You can evolve later, but starting narrow accelerates learning.
3. Study existing demand signals
Look externally:
- Job boards (what roles are hard to fill?)
- LinkedIn hiring patterns
- Companies hiring repeatedly
- Roles open for 60+ days
You are looking for:
- Scarcity of talent
- Repeated hiring
- Business-critical roles
That combination usually supports fees.
4. Reverse-engineer other recruiters
Find recruiters already working in your space and analyse:
- What roles they post
- What clients they mention
- How they position themselves
This gives you a “baseline ICP” without guessing.
5. Define a hypothesis ICP (version 1)
You are not aiming for perfect, just testable.
Example:
“UK-based renewable energy companies (20–200 employees) scaling project teams
and struggling to hire experienced design engineers.”
6. Speak to the market quickly
Have 10–20 conversations with:
- Hiring managers
- Founders
- Candidates in that niche
Ask:
- What roles are hardest to fill?
- Why are they hard?
- What happens if they stay unfilled?
- Have they used recruiters before? Why/why not?
This step replaces the “historical data” you do not yet have.

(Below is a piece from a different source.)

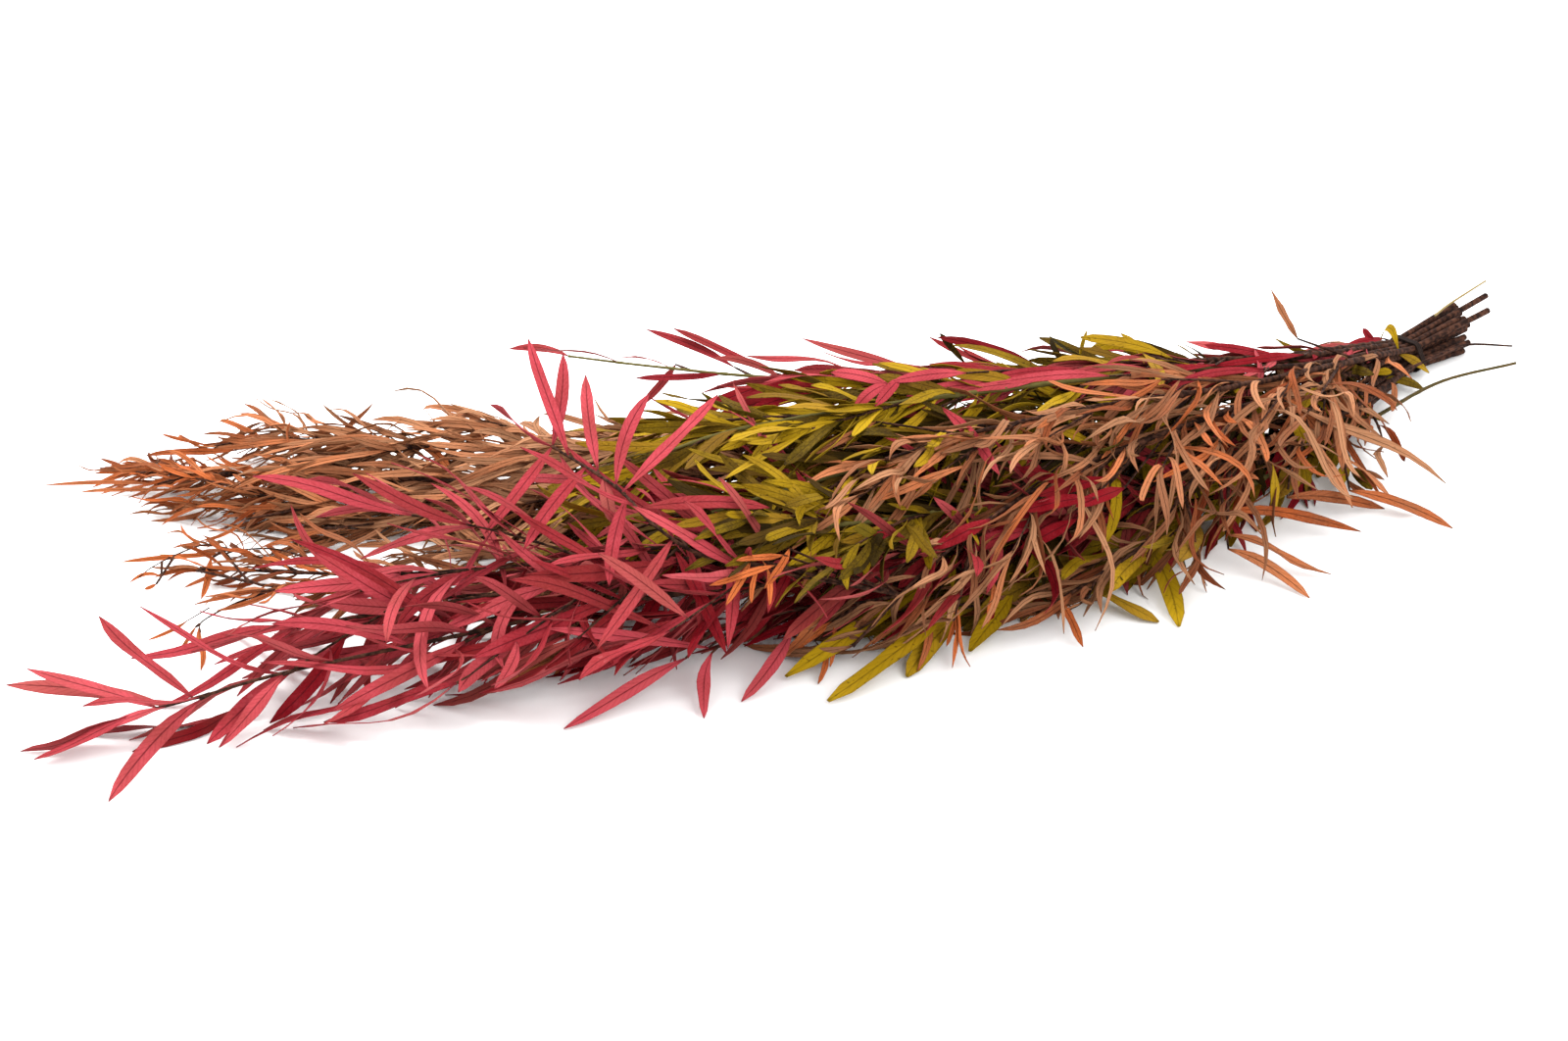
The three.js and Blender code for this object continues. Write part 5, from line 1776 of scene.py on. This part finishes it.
def area_light(name, power, size, place):
    """A round light that looks at the origin."""
    light = bpy.data.lights.new(name, "AREA")
    light.shape, light.energy, light.size = "DISK", power, size
    stand(name, light, place, -place)


def lay_floor(settings):
    mesh = bpy.data.meshes.new("floor")
    corners = [(x * FLOOR_REACH, y * FLOOR_REACH, 0) for x, y in ((-1, -1), (1, -1), (1, 1), (-1, 1))]
    mesh.from_pydata(corners, [], [(0, 1, 2, 3)])
    mesh.materials.append(floor_material(settings))
    floor = bpy.data.objects.new("floor", mesh)
    bpy.context.scene.collection.objects.link(floor)


class BUNCH_OT_stage(bpy.types.Operator):
    """Lay the floor and set the lights and the camera"""

    bl_idname = "bunch.stage"
    bl_label = "Stage"

    def execute(self, context):
        scene = context.scene
        settings = scene.eucalyptus_bunch
        lay_floor(settings)
        scene.world = bpy.data.worlds.new("studio")
        scene.world.use_nodes = True
        background = scene.world.node_tree.nodes["Background"]
        background.inputs["Color"].default_value = (1, 1, 1, 1)
        background.inputs["Strength"].default_value = settings.surround
        area_light("key", settings.key_light, KEY_SIZE, KEY_PLACE)
        area_light("fill", settings.fill_light, FILL_SIZE, FILL_PLACE)

        flat = math.cos(CAMERA_ELEVATION)
        turned = math.sin(CAMERA_AZIMUTH) * flat, -math.cos(CAMERA_AZIMUTH) * flat
        back = Vector((*turned, math.sin(CAMERA_ELEVATION)))
        camera = bpy.data.cameras.new("camera")
        camera.lens = CAMERA_LENS
        camera.clip_start, camera.clip_end = CAMERA_CLIP
        scene.camera = stand("camera", camera, CAMERA_TARGET + back * CAMERA_DISTANCE, -back)
        scene.view_settings.view_transform = "Standard"
        scene.view_settings.look = "None"
        return {"FINISHED"}


class BUNCH_PT_panel(bpy.types.Panel):
    """The bunch's sizes, colours and pieces"""

    bl_label = "Eucalyptus Bunch"
    bl_idname = "BUNCH_PT_panel"
    bl_space_type = "VIEW_3D"
    bl_region_type = "UI"
    bl_category = "Eucalyptus"

    def draw(self, context):
        settings = context.scene.eucalyptus_bunch
        for name in ("density", "blade_thickness", "bark_roughness", "bark", "bark_light", "tie"):
            self.layout.prop(settings, name)
        for dye in DYES:
            box = self.layout.box()
            box.label(text=dye.capitalize())
            for name in (*FOLIAGE_COLOURS, "roughness", "midrib", "specks"):
                box.prop(getattr(settings, dye), name)
        for operator in OPERATORS:
            self.layout.operator(operator.bl_idname)


OPERATORS = (
    BUNCH_OT_stage,
    BUNCH_OT_red_branches,
    BUNCH_OT_olive_branches,
    BUNCH_OT_copper_branches,
    BUNCH_OT_tie,
)
CLASSES = (RedFoliage, OliveFoliage, CopperFoliage, BunchSettings, *OPERATORS, BUNCH_PT_panel)


def register():
    for kind in CLASSES:
        bpy.utils.register_class(kind)
    bpy.types.Scene.eucalyptus_bunch = bpy.props.PointerProperty(type=BunchSettings)


def unregister():
    del bpy.types.Scene.eucalyptus_bunch
    for kind in reversed(CLASSES):
        bpy.utils.unregister_class(kind)


def main():
    register()
    for operator in OPERATORS:
        group, name = operator.bl_idname.split(".")
        getattr(getattr(bpy.ops, group), name)()
    bpy.context.view_layer.update()


if __name__ == "__main__":
    main()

7. Look for commercial pain
You want problems linked to:
- Lost revenue
- Project delays
- Investor pressure
- Capacity bottlenecks
If the pain is weak, the ICP is weak.
8. Run small tests
Instead of committing fully:
- Target 20–50 companies in your ICP
- Send tailored outreach
- Track responses and conversations
Watch for:
- Engagement rates
- Quality of conversations
- Speed of opportunity creation
Refine based on reality, not theory.
9. Tighten quickly
After 4–6 weeks, adjust:
- Industry too broad → narrow it
- Roles too generic → specialise
- Wrong seniority → shift focus
Your first ICP is a working draft, not a final decision.
10. Use candidates as leverage
Early on, candidates can guide your ICP:
- Where are the best people working?
- Which companies are always hiring?
- Who pays well and moves fast?
Follow the talent, it often leads you to the right clients.
In short:
You are not “defining” an ICP at the start, you are testing your way into one.